Le film-manifeste de la firme Troma est une comédie gore outrancière où souffle l’esprit délirant d’un Tex Avery. Irrévérencieux et anarchiste dans l’âme, Toxic Avenger porte bien son étiquette d’œuvre culte.
Synopsis : Après avoir été en contact avec des tonneaux de déchets nucléaires, Melvin se voit doter d’une force surhumaine et devient The Toxic Avenger, le fameux justicier de Tromaville.
Critique : Délibérément indépendant d’esprit, le trublion Lloyd Kaufman décide de fonder sa propre compagnie de production cinématographique au début des années 70 appelée Troma. Si les années 70 ne sont guère favorables à la petite société qui enchaîne les comédies érotiques avec la régularité d’un métronome, le début des années 80 semble signer un renouveau important avec la réalisation du film d’horreur déjanté Mother’s Day. Tourné par le frère de Lloyd Kaufman, le métrage rencontre un certain écho aux Etats-Unis, ce qui confirme la possibilité d’exploiter une niche : celle du film d’horreur trash qui peut rapporter gros avec un investissement minimal, pour peu que l’on offre au public ce qu’il est venu chercher, à savoir du gore, du cul et de l’humour grossier.
© 2018 Bach Films. Artwork par Jérémy Pailler / Graphisme : John Capone.
Avec The Toxic Avenger (1984), Lloyd Kaufman et son copain Michael Herz signent à la fois un pur manifeste de leur cinéma indépendant et en même temps l’œuvre emblématique qui définit à elle toute seule le style Troma. Tout d’abord, le but avoué des auteurs est de tourner une bande régressive volontairement Z. Rien n’est à prendre au premier degré dans ce spectacle qui retrouve l’esprit initial du cinéma lorsqu’il était encore entre les mains des forains au début du 20ème siècle. Le but n’est pas de faire dans la subtilité, mais bien de donner libre cours à tous les excès possibles. Le film est donc volontairement bête, méchant, sale, ordurier, trash et outrageusement gore. Il reprend la plupart des ingrédients classiques du film d’horreur du début des années 80 avec son message écolo, tout en lui ajoutant une bonne dose de comic-book. Car Toxic est également un ancêtre du film de super-héros, anticipant d’une vingtaine d’années la vague d’héroïsme qui déferle sur les écrans du monde entier depuis le début des années 2000.
Faisant fi de toute bienséance, Lloyd Kaufman chausse les pas d’un Tex Avery par l’aspect cartoonesque des gags et l’esprit anarchiste qui imprègne la totalité de son cinéma.

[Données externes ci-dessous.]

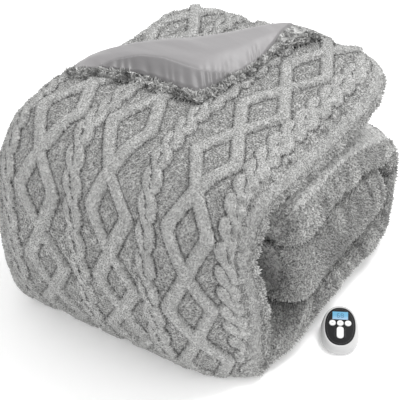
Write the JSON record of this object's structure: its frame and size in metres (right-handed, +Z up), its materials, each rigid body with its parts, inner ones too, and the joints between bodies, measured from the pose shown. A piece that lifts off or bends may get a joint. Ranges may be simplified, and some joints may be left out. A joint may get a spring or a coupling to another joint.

Au passage, il en profite pour citer quelques grands classiques, dont le plus évident est le Frankenstein de James Whale. Interprété en roue libre par l’intégralité du casting – il faut également bien regarder les figurants, généralement très mauvais – Toxic est évidemment un monument de mauvais goût où l’on s’en prend aux personnes âgées et aux enfants, où l’on se moque des handicapés et où l’on exécute des animaux de compagnie. Bref, tout ce que la censure américaine considère comme outrageant est étalé sur l’écran durant 90 minutes jubilatoires pour qui goûte un certain esprit Hara-kiri.
Notons enfin l’extrême générosité de cette petite production en matière d’effets gore saisissants, mais aussi en matière d’action et de cascades. Tourné en peu de temps avec un budget estimé aux alentours de 475 000 dollars, The Toxic Avenger est la preuve que l’on peut faire un cinéma efficace, bien réalisé et offrant au public ce qu’il est venu chercher avec une somme dérisoire. Devenu culte au fil des années, le long-métrage est considéré comme le mètre-étalon de la firme Troma, initiant un univers décalé (situé comme il se doit à Tromaville), un humour tout-terrain et un gore décomplexé. D’ailleurs, le Toxic Avenger a eu les honneurs de trois suites en 1989 et en 2000. Pour ce qui est de la France, le super-héros est sorti dans nos salles en mai 1985 sous le titre Toxic. Il sera d’ailleurs le seul titre du catalogue Troma, avec Atomic College, à sortir chez nous au cinéma, tous les autres devant se contenter de sorties vidéo.